Quick summary: A phased website redesign allows life sciences teams to improve navigation, page layouts, and high-intent pages early, validate structural changes before committing to a full visual redesign, and start seeing conversion improvements sooner without waiting for one large relaunch.
Below is the phased redesign roadmap we recommended, along with the reasoning behind each stage and when this approach tends to work best for life sciences marketing teams.
Table of contents
- The challenge with traditional “all at once” redesigns
- What a phased website redesign actually is
- Why phased redesigns work well for life sciences teams
- The biggest advantage: you can improve conversions before the final relaunch
- A practical phased redesign roadmap for life sciences websites
- Why phasing can take more total effort and why that can still be worth it
- When a phased redesign is a great fit
- When a phased redesign is not the right approach
- Frequently asked questions about phased website redesigns
- Final thoughts
The challenge with traditional “all at once” redesigns
Most website redesigns are planned as a single large initiative.
This can work well in the right situation. When teams have the budget, bandwidth, and internal alignment to complete discovery, strategy, content, design, development, migration, and launch all within a defined timeframe, a full relaunch can be efficient and exciting.
But in life sciences, it is common for a redesign to take longer than expected. Not because the team is moving slowly, but because there are many legitimate realities that influence timeline.
Common reasons life science redesigns take longer than expected include:
- Regulatory and compliance review
- Scientific subject matter approvals
- Multiple stakeholders across teams
- Evolving product priorities
- Integration needs across tools and platforms
When a redesign becomes a long project, one of the most frustrating outcomes is that meaningful improvements get delayed until the end.
Teams spend months working, but the live site remains unchanged, and performance does not improve until launch day.
In some cases, that means conversion issues persist longer than they should. In other cases, the organization loses momentum or confidence because stakeholders do not see progress along the way.
A phased approach solves this by designing the work around progress and measurable outcomes, rather than only around a final launch date.
What a phased website redesign actually is
A phased redesign is not a shortcut. It is not a partial redesign. It is not a way to avoid doing the real work.
A phased website redesign is a structured approach that rolls out strategy, page improvements, and design updates over time while still working toward a complete redesigned website.
In most cases, the end goal is still the same. You still want a fully redesigned website with a modern look and feel, improved templates, stronger content, and a better user experience.

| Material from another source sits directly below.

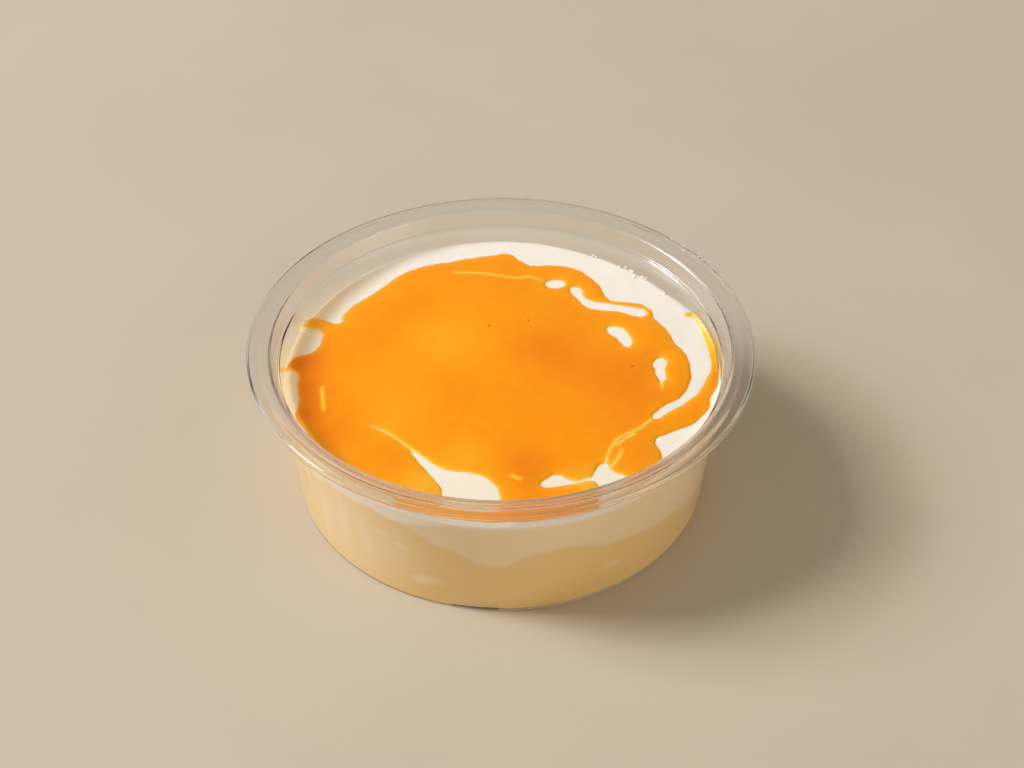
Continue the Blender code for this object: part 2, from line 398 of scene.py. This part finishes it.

The difference is how you get there.
Instead of holding every improvement until the full site is complete, you roll out foundational updates earlier. This allows you to test and validate key structural changes in the real world, and then use those learnings to guide the final redesign.
A phased redesign is not:
- A shortcut
- A partial redesign
- A reduced-scope redesign
- A way to delay decisions
It is a way to sequence meaningful work so improvements can roll out earlier while still building toward a complete redesigned site.
The phased approach is especially valuable when the site is large, content-heavy, or tied to multiple stakeholders who cannot realistically review everything at once.
It also works well when the organization wants to start seeing conversion and usability improvements sooner, rather than waiting for a full relaunch.
Why phased redesigns work well for life sciences teams
Life sciences websites are often built to serve multiple audiences with very different needs.
Your visitors may include research scientists, procurement teams, quality groups, executives, investors, partners, and job candidates. Each audience expects clarity, credibility, and fast access to the information that matters to them.
This creates a common challenge. The website must be comprehensive, but it also needs to feel intuitive and conversion-focused.
Phased redesigns help because they allow teams to make improvements that are likely to impact performance early in the process, especially around structure, navigation, and high-intent pages.
They also reduce risk. When you validate layout changes and messaging structure before introducing a major visual redesign, you avoid redesigning based on assumptions.
You gain real insight into what improves performance, and what is simply a visual change without measurable impact.
The biggest advantage: you can improve conversions before the final relaunch
Many teams assume conversion improvements require a new design.
In reality, conversion gains often come from structural and content-level improvements that can be made earlier in the redesign process.
Examples of conversion-focused improvements you can often roll out early include:
- Clearer calls to action and page goals
- Stronger hierarchy and scanning patterns
- Reduced navigation friction
- Improved internal linking and related content pathways
- Better product or solution selection guidance
These changes can often be implemented without rebuilding the entire website at once, especially if you have a strong page builder or a modular CMS structure.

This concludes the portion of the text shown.